Tout ceci ne semble donc qu’à demi-renouvelé pour les connaisseurs de la filmographie Andersonienne, mais c’est ici la plus grande force de The Phoenician Scheme : conjuguer l’ancien et le nouveau pour livrer un récit explorant des situations connues au travers de thèmes sortant de l’ordinaire. Jusqu’alors, la mort avait été traitée par son côté libérateur, jamais comme un châtiment ultime. Elle est ici couplée à une imagerie plus sombre, en embarquant un lexique visuel propre à la religion chrétienne, une violence plus graphique (dès l’introduction). Cette volonté donne à la fois au film un côté joliment absurde mais aussi très sérieux dans ses questionnements. « Who will bridge the gap ? » résonne encore dans la tête du personnage principal, lorsqu’il comprend que personne ne le fera à sa place, son ultime solution étant de fracasser à coup d’amphore antique le crâne de son demi-frère qui tente de l’empêcher de combler cet espace creux.

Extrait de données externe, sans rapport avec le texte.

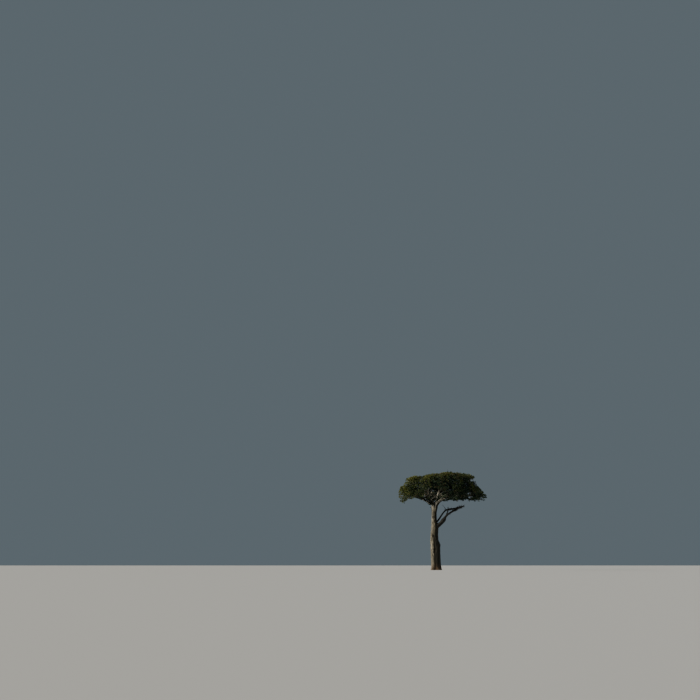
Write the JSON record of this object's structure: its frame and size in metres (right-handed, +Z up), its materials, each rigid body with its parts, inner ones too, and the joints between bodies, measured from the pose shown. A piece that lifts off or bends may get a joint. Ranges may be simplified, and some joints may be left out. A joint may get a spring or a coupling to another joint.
{
  "type": "acacia tree",
  "caption": "Flat-topped acacia tree with a fluted trunk, spreading boughs under a shallow dome of foliage, and dead limbs low on one side.",
  "frame": {"origin": "centre of the flat cut under the trunk, at ground level", "axes": "+Z up the tree, +X to the right in the pictured view, +Y away from the viewer"},
  "size_m": [8.8428, 8.0675, 9.821],
  "materials": {
    "bark": "rough furrowed grey-brown bark with pale worn patches and dark knots",
    "bough_bark": "rough pale grey-tan bark",
    "dead_wood": "dry weathered dark grey wood with long cracks",
    "foliage": "fine matt olive-green leaf sprays on thin brown twigs"
  },
  "bodies": {
    "root": {"trunk": "bark", "bough_1": "bough_bark", "bough_2": "bough_bark", "bough_3": "bough_bark", "bough_4": "bough_bark", "bough_5": "bough_bark", "bough_6": "bough_bark", "side_bough_1": "bough_bark", "side_bough_2": "bough_bark", "side_bough_3": "bough_bark", "side_bough_4": "bough_bark", "side_bough_5": "bough_bark", "side_bough_6": "bough_bark", "rising_bough_1": "bough_bark", "rising_bough_2": "bough_bark", "rising_bough_3": "bough_bark", "rising_bough_4": "bough_bark", "rising_bough_5": "bough_bark", "rising_bough_6": "bough_bark", "leader_bough": "bough_bark", "dead_limb_lower": "dead_wood", "dead_limb_upper": "dead_wood", "dead_limb_prong": "dead_wood", "dead_twig": "dead_wood", "foliage_outer_01": "foliage", "foliage_outer_02": "foliage", "foliage_outer_03": "foliage", "foliage_outer_04": "foliage", "foliage_outer_05": "foliage", "foliage_outer_06": "foliage", "foliage_outer_07": "foliage", "foliage_outer_08": "foliage", "foliage_outer_09": "foliage", "foliage_outer_10": "foliage", "foliage_outer_11": "foliage", "foliage_outer_12": "foliage", "foliage_inner_1": "foliage", "foliage_inner_2": "foliage", "foliage_inner_3": "foliage", "foliage_inner_4": "foliage", "foliage_inner_5": "foliage", "foliage_inner_6": "foliage", "foliage_centre": "foliage"}
  },
  "joints": []
}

Certes, le long-métrage vole à nouveau l’idée du film à segments à l’un de ses prédécesseurs et les motifs restent ainsi fidèles à eux-mêmes : un travail sur les décors particulièrement léché, un acteur à la réputation dorée est associé à ces derniers et des circonstances propres à l’ensemble se déroulent face aux protagonistes. Mais derrière cette redondance se cache un rythme bien plus effréné qui colle avec la linéarité des événements. À plus d’un titre, le film penche presque vers l’action, la fluidité est au cœur du récit, les répliques fusent comme des balles, les situations s’enchaînent tel un tour du monde en plein chaos. The Phoenician Scheme est un voyage étrange dans un désert Wes-Andersonien étonnamment bien rempli. L’ensemble peut paraître moins chatoyant, moins grandiose que dans un Grand Budapest Hotel, mais ce n’est jamais rédhibitoire tant Wes Anderson s’amuse avec sa fable anti-capitaliste à surprendre ceux qui l’ont un temps réduit à une « trend » sur les réseaux sociaux.
Le « gap » à combler s’incarne peut-être en la persévérance du réalisateur, définitivement décidé à faire des ponts entre tous ses films tout en ne s’insérant jamais dans une démarche auto-parodique. A l’image de son protagoniste qui ne meurt jamais malgré les nombreuses tentatives d’assassinat, Wes Anderson livre avec The Phoenician Scheme un film bien à lui qui ne saurait être influencé par une industrie ainsi qu’un public de moins en moins permissif avec les créateurs se revendiquant d’une certaine marginalité. Avec son dernier long-métrage, le cinéaste ne fait pas que survivre, il triomphe encore, comble l’écart entre un cinéma de studio de moins en moins inventif et son génie artistique toujours aussi brillant.